DW: Mr Blair, was halten Sie von Premierministerin Theresa Mays “Plan B”?

Tony Blair: So, wie ich es verstehe, ist die Idee, den Austrittsvertrag zu ändern. Das müsste selbstverständlich zwischen der britischen Regierung und der EU verhandelt werden. Ich und andere im Vereinigten Königreich sind der Meinung, dass dieses Verfahren nichts taugt. Es gibt keinerlei Übereinkunft darüber, wie unsere künftige Handelsbeziehung mit Europa aussehen soll. Eine Gruppe möchte, dass wir eng mit Europa verbunden bleiben, eine andere Gruppe, dass wir gänzlich aus dem europäischen Handelssystem ausscheiden. Das sind sehr unterschiedliche Szenarien, über welche die Bevölkerung entscheiden muss. Denn das Parlament wird sich wohl weiter selbst blockieren. Ich bezweifle, dass Theresa den Deal durch das Parlament bekommt. Es gibt aber für keine andere Form des Brexit eine Mehrheit. Deshalb wäre es vernünftig, die Bevölkerung noch einmal zu fragen.
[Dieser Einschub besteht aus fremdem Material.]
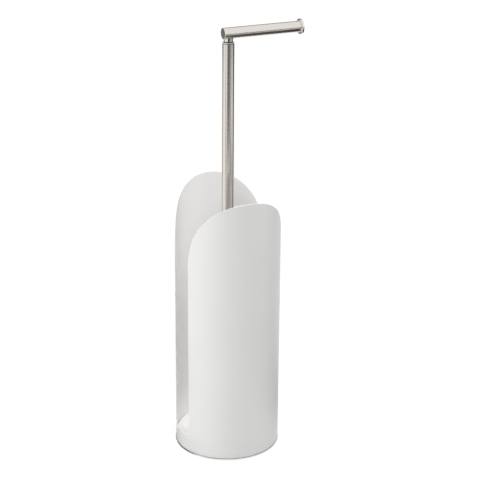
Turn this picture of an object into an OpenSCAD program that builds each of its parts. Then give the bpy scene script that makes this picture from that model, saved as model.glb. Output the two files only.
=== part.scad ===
// Free-standing toilet roll storage holder.
// A round shell with two raised sides keeps the spare rolls round a pole.
// An arm on top of the pole carries the roll in use.
// The origin is on the pole's axis, on the ground. The arm points along +X.

/* [Shell] */
// Outer diameter of the shell
shell_d = 150; // [130:1:190]
// Thickness of the shell's sheet
shell_wall = 1; // [0.8:0.1:2]
// Height of the two crests above the ground
crest_z = 391; // [330:1:450]
// Height where a slot's straight edges run into the crowns
shoulder_z = 290; // [150:1:320]
// Half of the angle that each raised side covers
side_angle = 70; // [60:1:78]
// Height of the band that closes the foot of the slots
slot_foot_z = 27; // [22:1:60]
// Radius of the lower corners of the slots
slot_corner_r = 5; // [2:0.5:12]
// Width of the flange turned in at the shell's foot
flange_w = 8; // [7.5:0.5:12]
// Inner radius of the bend between the shell's wall and its flange
bend_inner_r = 0.5; // [0.3:0.1:1]

/* [Base] */
// Thickness of the rubber pad under the base
pad_t = 1; // [0.6:0.1:2.5]
// Gap between the pad's edge and the screws' countersinks
pad_gap = 1.2; // [0.4:0.1:10]
// Thickness of the base plate
plate_t = 2; // [1.8:0.1:4]
// How far the plate's edge stands out past the shell
rim_proud = 0.7; // [0.3:0.1:3]
// Radius on the plate's polished edge
rim_round = 0.5; // [0.2:0.1:0.8]
// Height of the storage floor above the ground
floor_z = 15; // [14:0.5:20]
// Thickness of the storage floor
cover_t = 1.8; // [1.2:0.1:3]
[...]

Was würde ein zweites Referendum ändern?

Es würde insofern etwas ändern, als dass wir dann ein abschließendes Ergebnis hätten. Manchmal fragen Leute, ob ein zweites Referendum nicht der Demokratie schaden würde. Aber wir wenden uns ja erneut ans Volk. Wir fragen niemand anderen, wir fragen die Bürger. Hinter uns liegen 30 Monate Verhandlungen. Es gibt inzwischen ein viel größeres Verständnis davon, was der Brexit und all die damit verbundenen Fragestellungen bedeuten. Unter diesen Umständen ist es nicht unvernünftig, die Bürger zu fragen, ob sie ihre Entscheidung noch einmal überdenken möchten.

Tony Blair im DW-Interview in Davos

Unabhängig davon, ob es ein zweites Referendum gibt oder nicht: Was für einen Brexit wird es Ihrer Einschätzung nach geben?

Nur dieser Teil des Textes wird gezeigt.